Lors de son discours au soir de sa réélection dimanche dernier, Emmanuel Macron a promis « l’invention collective d’une méthode refondée, pour cinq années de mieux ». Les résultats de la présidentielle n’ont fait que confirmer les profondes lignes de fracture qui traversent la France, et la nécessité impérieuse de redonner des gages d’écoute et de considération à toutes celles et ceux qui se sentent, pour reprendre le titre d’un ouvrage bien connu, « les oubliés de la République ».
Un motif de satisfaction tout d’abord : pendant sa campagne, le nouveau Président a clairement affiché les deux chantiers majeurs de son quinquennat, la santé et l’éducation, et une inflexion dans la conduite de ceux-ci, placée sous le signe d’une concertation accrue. Objectif affiché : « redonner à celles et ceux qui font au quotidien, la possibilité d'adapter les solutions aux réalités de terrain ». Une présidence plus participative donc, avec comme perspective pour la santé une grande « Conférence des parties prenantes », dont les contours demeurent encore flous.
Nous ne pouvons que souscrire à cette exigence, car si la crise sanitaire a donné lieu à une écoute et une considération appuyées du monde de la santé, le retour du business as usual est à craindre. En cause, la gouvernance de la santé dans notre pays, qui indépendamment des qualités des individus qui la composent, cumule de nombreux handicaps : elle est cloisonnée, elle pèche par défaut de lisibilité et de transparence, et surtout elle ne puise pas suffisamment son inspiration et sa vitalité dans le gisement pourtant considérable de créativité et d’initiative des acteurs de terrain. Résultat : des réformes trop souvent décalées des attentes et des besoins, qui peinent à trouver l’adhésion de celles et ceux à qui elles sont censées s’appliquer.
Or les femmes et les hommes engagés pour la santé et le soin sont comme tous les citoyens : ils ont besoin, et peut-être plus que jamais depuis la pandémie, de vision, de concertation et de sens. Il est donc fondamental de raviver la relation de confiance qui a pris forme dans la lutte contre le virus, et de donner de la substance à cette « nouvelle méthode » que notre Président de la République appelle de ses vœux.

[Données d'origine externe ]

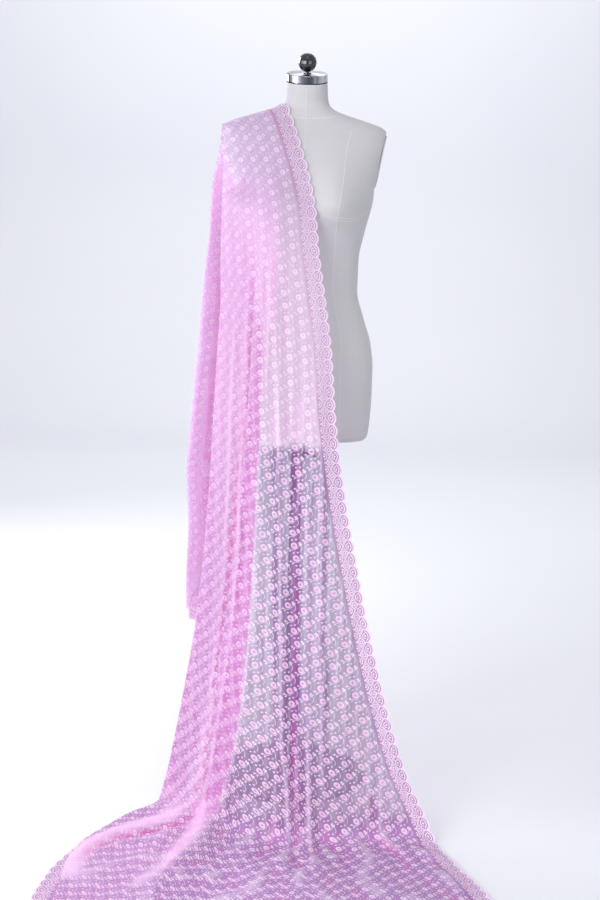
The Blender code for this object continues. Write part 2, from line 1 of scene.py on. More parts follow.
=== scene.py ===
"""Looks of a pink embroidered net dupatta stole, draped on a limbless dress form.

The net is one open cloth, 0.92 m by 3.30 m, folded along its length and laid over the form's
shoulder. Its surface is worked out here as in the solids, only finer, with its ripples, its
scallops and its embroidery. Metres, Z up, the form faces -Y. The long tables are in thousandths.
"""

import math

import bpy
import numpy as np
from mathutils import Matrix, Vector


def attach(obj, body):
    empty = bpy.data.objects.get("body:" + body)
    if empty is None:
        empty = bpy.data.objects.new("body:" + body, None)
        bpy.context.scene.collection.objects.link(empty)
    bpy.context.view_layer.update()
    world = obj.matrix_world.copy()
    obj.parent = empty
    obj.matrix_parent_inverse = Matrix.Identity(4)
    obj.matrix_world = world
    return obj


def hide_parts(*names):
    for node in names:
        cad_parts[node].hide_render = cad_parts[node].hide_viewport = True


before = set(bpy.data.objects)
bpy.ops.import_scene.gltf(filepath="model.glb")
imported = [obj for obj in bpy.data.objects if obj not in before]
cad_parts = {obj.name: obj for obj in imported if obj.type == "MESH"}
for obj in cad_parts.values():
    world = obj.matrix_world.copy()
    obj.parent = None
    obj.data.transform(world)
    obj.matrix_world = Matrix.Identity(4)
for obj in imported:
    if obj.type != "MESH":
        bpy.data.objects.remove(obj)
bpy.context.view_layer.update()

# ---------------------------------------------------------------- sizes, as in the solids
REPEAT = 0.02707  # one repeat of the embroidery
REPEATS = 34  # across the cloth
CLOTH_WIDTH = REPEATS * REPEAT
BORDER = 0.036
BORDER_LEVEL = 0.035  # its width on the right, where it lies a little slanted
TOP_ALONG = 1.155  # how far up the cloth from its tail's end the shoulder's top is
WALL = 0.0010  # the cloth's thickness in the solids
LAYERS = 6  # that share the width which the front pleat leaves
FOLDS = LAYERS + 2

FORM_HEIGHT = 1.5645
TORSO_FOOT = 0.789
NECK_FOOT = 1.500
NECK_TILT = math.radians(16.5)
NECK_FORWARD = 0.010

SHELL_POWER = 2.3  # of the form's cross-sections: 2 would make them ellipses
BUST_X, BUST_Z, BUST_DEPTH = 0.078, 1.295, 0.036
BUST_WIDE, BUST_HIGH, BUST_LOW = 0.055, 0.062, 0.042
ARMHOLE_X, ARMHOLE_Z, ARMHOLE_LEAN = 0.153, 1.345, 0.19
ARMHOLE_LOW, ARMHOLE_HIGH = 1.315, 1.475

TORSO_ROWS = np.array((
    # z, half width, front, back
    (789, 150, 94, 98), (794, 155, 101, 105.5), (806, 158, 105.5, 111.5), (855, 162.2, 111, 119),
    (900, 163.4, 113, 122), (945, 163.4, 112, 120), (1000, 157.5, 106, 110), (1060, 139, 96, 94),
    (1120, 123.5, 88, 84), (1187, 124.2, 92, 87), (1250, 136, 102, 97), (1300, 148.5, 107, 104),
    (1348, 158.5, 105, 108), (1400, 170, 93, 106), (1436, 177, 79, 98), (1458, 178, 67, 85),
    (1470, 168, 60, 76), (1482, 135, 54, 68), (1493, 98, 50, 61), (1504, 66, 47, 55),
    (1516, 51, 46, 50), (1533, 46.5, 45, 46), (1564.5, 44.5, 44, 44),
)) / 1000

SHOULDER_Z = 1.36
SHOULDER_ROWS = (
    # turn in degrees, left x, right x
    (105, -208, -80), (90, -206, -78), (70, -200, -72), (50, -193, -65), (30, -187, -58),
    (15, -183, -56), (0, -181, -54), (-15, -180, -42), (-30, -179, -26), (-50, -177, -13),
    (-70, -175, -1), (-90, -174, 10), (-105, -174, 18),
)

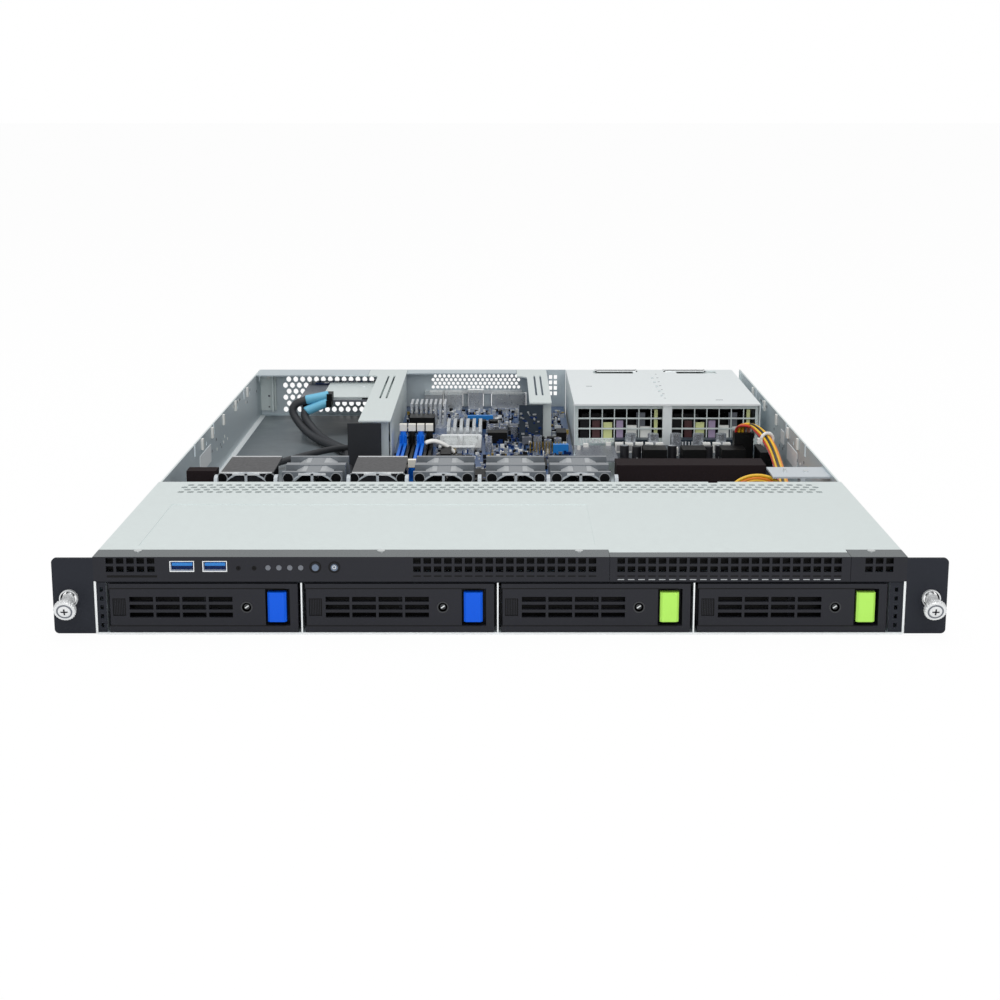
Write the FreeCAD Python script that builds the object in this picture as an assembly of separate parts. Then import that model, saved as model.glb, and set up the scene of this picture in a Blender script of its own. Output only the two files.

Matérialisation de cette volonté, la Conférence des parties prenantes est attendue avec un mélange d’espoir et de scepticisme. Emmanuel Macron le sait parfaitement, un exercice participatif est un processus complexe et exigeant, qui ne peut se permettre de décevoir : les défis sont trop importants, et les attentes trop impérieuses. Surtout, un tel exercice doit associer vraiment, comme son nom l’indique, toutes les parties prenantes. Lors du Ségur, on a décliné pour le secteur privé les mesures prises pour le public. C’est bien, mais il faut maintenant réfléchir et travailler pour tous et avec tous : c’est cela, l’essence même d’une « nouvelle méthode ».